There is a reason, it's still important for us.
But also it's not our strategy to deal with bugs by not testing
configurations and closing eyes on bugs, right? If it's an official
config in the kernel, it needs to be tested. If SLAB is in the state
that we don't care about any bugs in it, then we need to drop it. It
will automatically remove it from all testing systems out there. Or at
least make it "depends on BROKEN" to slowly phase it out during
several releases.


> You are really asking for trouble to test something that almost nobody is exercising that code path very well nowadays.
>
> Anyway, there is a patchset in -mm that might well introduce this regression that we could go to confirm it, but I kind of don’t want to spend too much time on SLAB that suppose to be obsolete eventually.

2020-06-22 07:30:38

by Qian Cai

[permalink] [raw]
Subject: Re: linux-next boot error: WARNING in kmem_cache_free



> On Jun 22, 2020, at 2:42 AM, Dmitry Vyukov <[email protected]> wrote:
>
> There is a reason, it's still important for us.
> But also it's not our strategy to deal with bugs by not testing
> configurations and closing eyes on bugs, right? If it's an official
> config in the kernel, it needs to be tested. If SLAB is in the state
> that we don't care about any bugs in it, then we need to drop it. It
> will automatically remove it from all testing systems out there. Or at
> least make it "depends on BROKEN" to slowly phase it out during
> several releases.

Do you mind sharing what’s your use cases with CONFIG_SLAB? The only thing prevents it from being purged early is that it might perform better with a certain type of networking workloads where syzbot should have nothing to gain from it.

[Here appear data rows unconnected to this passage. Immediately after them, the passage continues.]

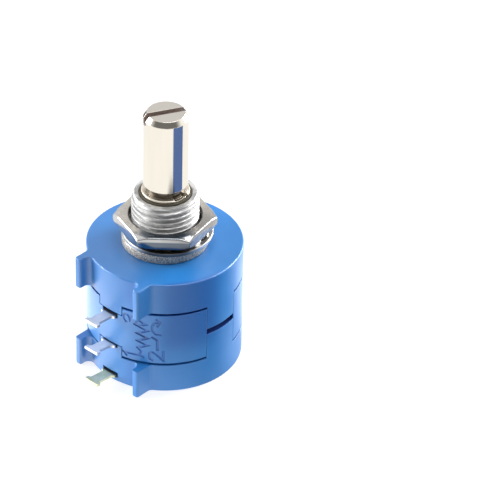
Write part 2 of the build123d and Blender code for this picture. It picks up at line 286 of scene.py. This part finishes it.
def new_piece(name, shape, material, body):
    """A mesh from bmesh as a piece with a finish, riding on a body."""
    mesh = bpy.data.meshes.new(name)
    shape.to_mesh(mesh)
    shape.free()
    piece = bpy.data.objects.new(name, mesh)
    bpy.context.scene.collection.objects.link(piece)
    mesh.materials.append(material)
    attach(piece, body)
    return piece


def copy_of(name):
    """The mesh of a CAD node, with its loose triangles joined up."""
    shape = bmesh.new()
    shape.from_mesh(nodes[name].data)
    bmesh.ops.remove_doubles(shape, verts=shape.verts, dist=0.0005 * mm)
    return shape


def made_plain(piece, modifier):
    """Turns what a modifier makes of a piece into the piece's own mesh."""
    shaped = piece.evaluated_get(bpy.context.evaluated_depsgraph_get())
    mesh = bpy.data.meshes.new_from_object(shaped)
    piece.modifiers.remove(modifier)
    piece.data = mesh


def cut(piece, cutter):
    """Takes the cutter's mesh out of the piece and removes the cutter."""
    modifier = piece.modifiers.new("cut", "BOOLEAN")
    modifier.operation, modifier.solver, modifier.object = "DIFFERENCE", "EXACT", cutter
    modifier.use_self = True
    made_plain(piece, modifier)
    bpy.data.objects.remove(cutter)


def round_normals(piece):
    """Sets the normals of the upright round faces from the axis, and leaves the rest flat."""
    mesh = piece.data
    out_of_round, leaning = 0.01 * mm, 0.05
    normals = [Vector((0, 0, 1))] * len(mesh.loops)
    for face in mesh.polygons:
        corners = [mesh.vertices[mesh.loops[i].vertex_index].co for i in face.loop_indices]
        radii = [corner.xy.length for corner in corners]
        curved = max(radii) - min(radii) < out_of_round and abs(face.normal.z) < leaning
        for loop, corner in zip(face.loop_indices, corners):
            out = Vector((corner.x, corner.y, 0)).normalized()
            outward = out * math.copysign(1, out.dot(face.normal))
            normals[loop] = outward if curved else face.normal.copy()
    for face in mesh.polygons:
        face.use_smooth = True
    mesh.normals_split_custom_set(normals)


def marked_moulding(bench):
    """The blue plastic, with painted shade in the sunk marks and behind the gap between the cups."""
    sockets = blue_moulding(bench)
    radius = bench.place()[0]
    # painted shade: the floors and walls of the sunk marks are darker blue
    sunk = radius.ramp(panel_radius - 0.03 * mm, panel_radius - 0.11 * mm) * (radius > 10.9 * mm)
    body = bench.colour(sunk * 0.7, sockets["Base Color"], mark_shade_blue)
    # painted shade: the drum seen behind the gap between the cups is dark navy
    sockets["Base Color"] = bench.colour((radius < 10.85 * mm) * 0.9, body, gap_shade_navy)
    return sockets


marked_plastic = shade("blue_moulded_plastic_marked", marked_moulding)
cutter_shape = bmesh.new()
for points in sketch.values():
    stroke(cutter_shape, points)
bmesh.ops.recalc_face_normals(cutter_shape, faces=cutter_shape.faces)
strokes = new_piece("sunk_strokes", cutter_shape, marked_plastic, "case")
drum = new_piece("drum_with_marks", copy_of("element_drum"), marked_plastic, "case")
cut(drum, strokes)
round_normals(drum)
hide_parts("element_drum")


# ---- Resistance element ---------------------------------------------------------------
# Bare alloy wire wound close on an insulated copper mandrel, coiled ten turns up the bore
# of the drum. The fine turns show as ribs across the mandrel.

wires_per_turn = 640.0
wire_painted_highlight, wire_painted_shade = (0.62, 0.55, 0.46, 1), (0.16, 0.12, 0.08, 1)
wire_stain = (0.45, 0.30, 0.18, 1)


def wound_wire(bench):
    """Recipe for the winding: one rib for each turn of fine wire, with painted light and shade on each
    rib, stained in patches.
    """
    ribs = (bench.place()[1] * wires_per_turn).maths("SINE")
    stain = bench.noise(1.4 * mm, 3)
    # painted light and shade: each rib is pale on its top and dark at its sides
    wire = bench.colour(ribs.ramp(-0.6, 0.8), wire_painted_shade, wire_painted_highlight)
    return {
        "Base Color": bench.colour(stain.ramp(0.4, 0.8) * 0.4, wire, wire_stain),
        "Metallic": 1.0,
        "Roughness": 0.30 + stain * 0.2,
        "Normal": bench.bump(ribs, 0.010 * mm)}


dress(shade("wound_resistance_wire", wound_wire), "resistance_element")


# ---- Leads and wiper brush ------------------------------------------------------------
# Stamped strips of bare brass and phosphor bronze, bent and spot welded. They carry the
# two ends of the element and the slip ring out to the terminals.

def rolled_strip(pale, dark, rough):
    """Recipe for a strip with fine rolling lines along it and a little tarnish."""
    def recipe(bench):
        lines = bench.noise(0.05 * mm, 2, (1, 0.06, 1))
        tarnish = bench.noise(1.1 * mm, 4)
        return {
            "Base Color": bench.colour(tarnish.ramp(0.4, 0.75), pale, dark),
            "Metallic": 1.0,
            "Roughness": rough + tarnish * 0.22 + lines * 0.08,
            "Normal": bench.bump(lines, 0.0015 * mm)}
    return recipe


brass, tarnished_brass = (0.80, 0.58, 0.26, 1), (0.50, 0.32, 0.12, 1)
dress(shade("bare_brass_strip", rolled_strip(brass, tarnished_brass, 0.18)),
      "front_lead", "rear_lead", "wiper_brush")


# ---- Solder terminals -----------------------------------------------------------------
# Stamped brass with hot tin over it, waisted so that a wire can be wrapped. The tin is
# bright and a little uneven, and on the lowest one it has gone yellow.

root_shadow = (0.03, 0.05, 0.10, 1)
bright_tin, grey_tin = (0.89, 0.87, 0.86, 1), (0.66, 0.68, 0.72, 1)
yellowed_tin, olive_tin = (0.78, 0.80, 0.62, 1), (0.60, 0.62, 0.36, 1)


def tinned(tin, cast, amount):
    """Recipe for tin: bright, faintly rippled, with a cast in patches and dark at the root."""
    def recipe(bench):
        ripple = bench.noise(0.7 * mm, 2)
        patch = bench.noise(1.6 * mm, 3)
        scratch = bench.noise(0.06 * mm, 2, (1, 0.08, 1))
        edge = bench.rounded(0.06 * mm)
        root = bench.place()[0].ramp(11.50 * mm, 11.20 * mm) * 0.85
        face = bench.colour(patch.ramp(0.3, 0.7) * amount, tin, cast)
        return {
            "Base Color": bench.colour(root, face, root_shadow),
            "Metallic": 1.0,
            "Roughness": 0.42 + patch * 0.16 + scratch * 0.03,
            "Normal": bench.bump(ripple, 0.020 * mm, bench.bump(scratch, 0.0006 * mm, edge))}
    return recipe


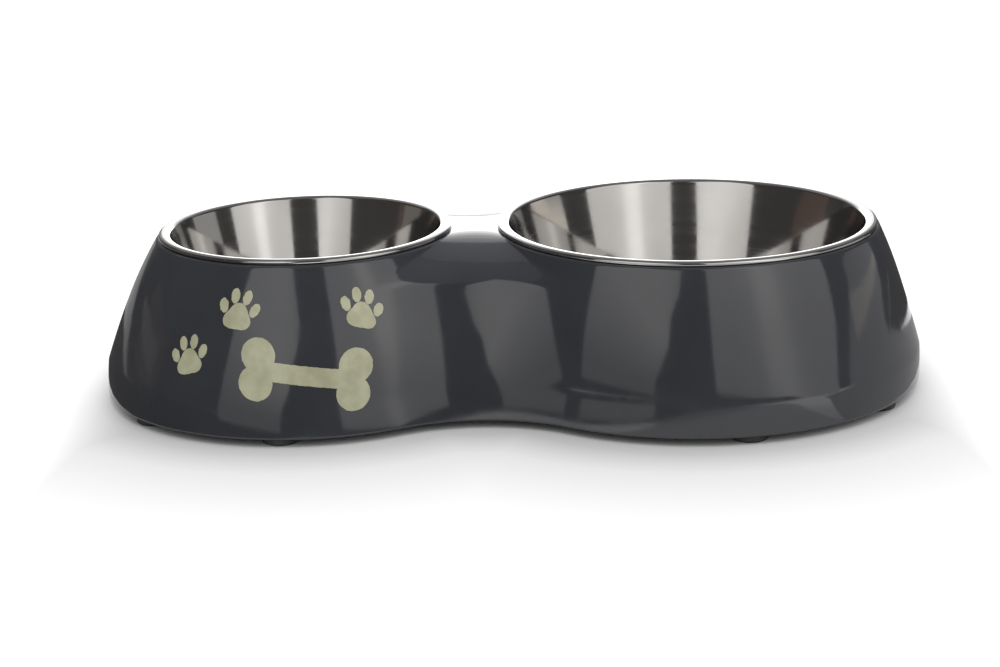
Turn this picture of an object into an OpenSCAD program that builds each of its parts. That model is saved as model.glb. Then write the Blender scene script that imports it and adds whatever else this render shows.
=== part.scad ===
// Double feeding station for a pet: a moulded stand with a small and a large
// lobe, two drop-in steel bowls and rubber feet. +X runs from the small lobe to
// the large one, -Y is the front, and Z = 0 is the floor.

/* [Bowls] */
// Diameter of the small bowl over its rolled rim
small_rim_d = 122.5; // [100:0.5:150]
// Diameter of the large bowl over its rolled rim
large_rim_d = 158; // [130:0.5:192]
// Inside depth of the small bowl
small_depth = 42; // [30:1:52]
// Inside depth of the large bowl
large_depth = 50; // [36:1:60]
// Width of the crowned steel ring round each mouth
rim_ring = 5; // [4.2:0.1:7]
// Slope of that ring at its inner and outer edge, in degrees
crown_angle = 18; // [8:1:24]
// Diameter of the rolled edge of a bowl
bead_d = 1.8; // [1.6:0.1:2.2]
// Thickness of the sheet steel
sheet = 0.7; // [0.5:0.05:0.8]
// Angle of the bowl walls from the vertical, in degrees
bowl_taper = 15.5; // [4:0.5:20]
// Radius between the wall and the floor of the small bowl
small_corner_r = 12; // [6:0.5:18]
// Radius between the wall and the floor of the large bowl
large_corner_r = 15; // [8:0.5:22]

/* [Stand] */
// Gap between the two steel rims
rim_gap = 19.25; // [15:0.25:30]
// How far the small lobe's foot line lies outside its top edge
small_flare = 24.5; // [16:0.5:32]
// How far the large lobe's foot line lies outside its top edge
large_flare = 16.3; // [10:0.1:24]
// How far the large lobe's top leans towards the small lobe
large_lean = 2; // [0:0.5:4]
// Height of the moulded shell without its feet
shell_height = 63.7; // [50:0.1:80]
// Slope of the flank at its foot, as a share of its mean slope
foot_slope_share = 0.4; // [0:0.05:0.8]
// Power of the curve that adds the rest of the flank's slope
flank_power = 2.1; // [1.4:0.1:3]
// How far the two ends bow out past that curve
end_bow = 1.55; // [0:0.05:2.5]
// Height of the upright band at each end, above which the bow fades out
band_height = 13; // [8:0.5:16]
// Height over which the bow fades out
bow_fade = 28; // [16:1:32]
// Width across the waist at the foot line
waist_base_w = 136; // [100:1:165]
// Width across the waist at the top, before its edge is rounded
waist_top_w = 92; // [70:1:112]
// Wall thickness of the shell
wall = 3; // [2.4:0.1:4]
// How far the shell's top edge stands outside a rim
lip = 0.7; // [0.4:0.1:2]
// Rounding of the top edge round the bowls
lip_edge_r = 1; // [0.6:0.1:1.6]
// Width of the level strip along the top of the waist
waist_flat_w = 14; // [10:1:40]
// How far the top rounds down from that strip to the sides of the waist
waist_drop = 12; // [6:0.5:20]
// Rounding of the bottom edge
base_edge_r = 1; // [0.6:0.1:3]

/* [Wells] */
// Gap between a bowl's wall and the well it hangs in
well_clearance = 0.8; // [0.4:0.1:1.4]
// Depth of the collar that guides each bowl
collar_depth = 8; // [5:0.5:14]
// Thickness of that collar
collar_wall = 4; // [3:0.1:5]

/* [Feet] */
// Diameter of a rubber foot
foot_d = 15; // [12:0.5:19]
// Height of a foot below the shell
foot_height = 2.8; // [2:0.1:6]
// Rounding of a foot's lower edge
foot_edge_r = 1; // [0.5:0.1:1.5]
// Distance from a foot to the shell's foot line
foot_set_in = 1.2; // [0.5:0.1:3]
// Diameter of the stem that plugs into the shell
stem_d = 6; // [4:0.5:8]
// Length of that stem
stem_length = 9; // [6:0.5:12]
// How much the boss squeezes the stem, on the radius
stem_squeeze = 0.1; // [0:0.05:0.2]
// Thickness of the boss wall round a stem
boss_wall = 2.5; // [2:0.1:3.5]

/* [Hidden] */

// How far a cutting solid runs past the face it cuts
overrun = 1;
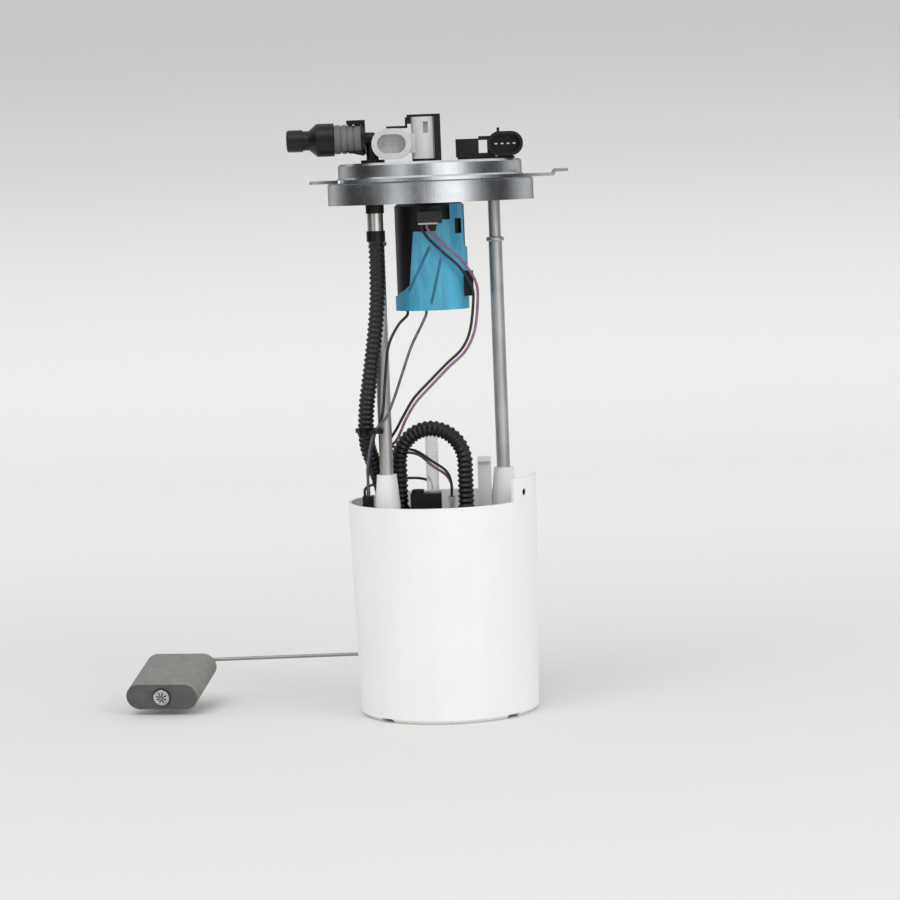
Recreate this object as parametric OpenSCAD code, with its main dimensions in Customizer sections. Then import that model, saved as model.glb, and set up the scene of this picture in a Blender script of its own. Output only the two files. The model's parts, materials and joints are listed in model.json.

I am more of thinking about the testing coverage that we could use for syzbot to test SLUB instead of SLAB. Also, I have no objection for syzbot to test SLAB, but then from my experience, you are probably on your own to debug further with those testing failures. Until you are able to figure out the buggy patch or patchset introduced the regression, I am afraid not many people would be able to spend much time on SLAB. The developers are pretty much already half-hearted on it by only fixing SLAB here and there without runtime testing it.

2020-06-27 23:12:13

by Eric Biggers

[permalink] [raw]
Subject: Re: linux-next boot error: WARNING in kmem_cache_free

[+Cc linux-mm; +Bcc linux-fsdevel]

On Mon, Jun 22, 2020 at 03:28:09AM -0400, Qian Cai wrote:
>
>
> > On Jun 22, 2020, at 2:42 AM, Dmitry Vyukov <[email protected]> wrote:
> >
> > There is a reason, it's still important for us.
> > But also it's not our strategy to deal with bugs by not testing
> > configurations and closing eyes on bugs, right? If it's an official
> > config in the kernel, it needs to be tested. If SLAB is in the state
> > that we don't care about any bugs in it, then we need to drop it. It
> > will automatically remove it from all testing systems out there. Or at
> > least make it "depends on BROKEN" to slowly phase it out during
> > several releases.
>
> Do you mind sharing what’s your use cases with CONFIG_SLAB? The only thing prevents it from being purged early is that it might perform better with a certain type of networking workloads where syzbot should have nothing to gain from it.
>
> I am more of thinking about the testing coverage that we could use for syzbot to test SLUB instead of SLAB. Also, I have no objection for syzbot to test SLAB, but then from my experience, you are probably on your own to debug further with those testing failures. Until you are able to figure out the buggy patch or patchset introduced the regression, I am afraid not many people would be able to spend much time on SLAB. The developers are pretty much already half-hearted on it by only fixing SLAB here and there without runtime testing it.
>

This bug also got reported 2 days later by the kernel test robot
(https://lore.kernel.org/lkml/20200623090213.GW5535@shao2-debian/).
Then it was fixed by commit 437edcaafbe3, so telling syzbot:

#syz fix: mm, slab/slub: improve error reporting and overhead of cache_from_obj()-fix

If CONFIG_SLAB is no longer useful and supported then it needs to be removed
from the kernel. Otherwise, it needs to be tested just like all other options.

- Eric

2020-06-28 00:51:11

by Qian Cai

[permalink] [raw]
Subject: Re: linux-next boot error: WARNING in kmem_cache_free



> On Jun 27, 2020, at 7:10 PM, Eric Biggers <[email protected]> wrote:
>
> This bug also got reported 2 days later by the kernel test robot
> (lore.kernel.org/lkml/20200623090213.GW5535@shao2-debian/).
> Then it was fixed by commit 437edcaafbe3, so telling syzbot:
>
> #syz fix: mm, slab/slub: improve error reporting and overhead of cache_from_obj()-fix
>
> If CONFIG_SLAB is no longer useful and supported then it needs to be removed
> from the kernel. Otherwise, it needs to be tested just like all other options.

It is awesome that kernel test robot was able to bisect it which is especially useful for testing legacy options like SLAB.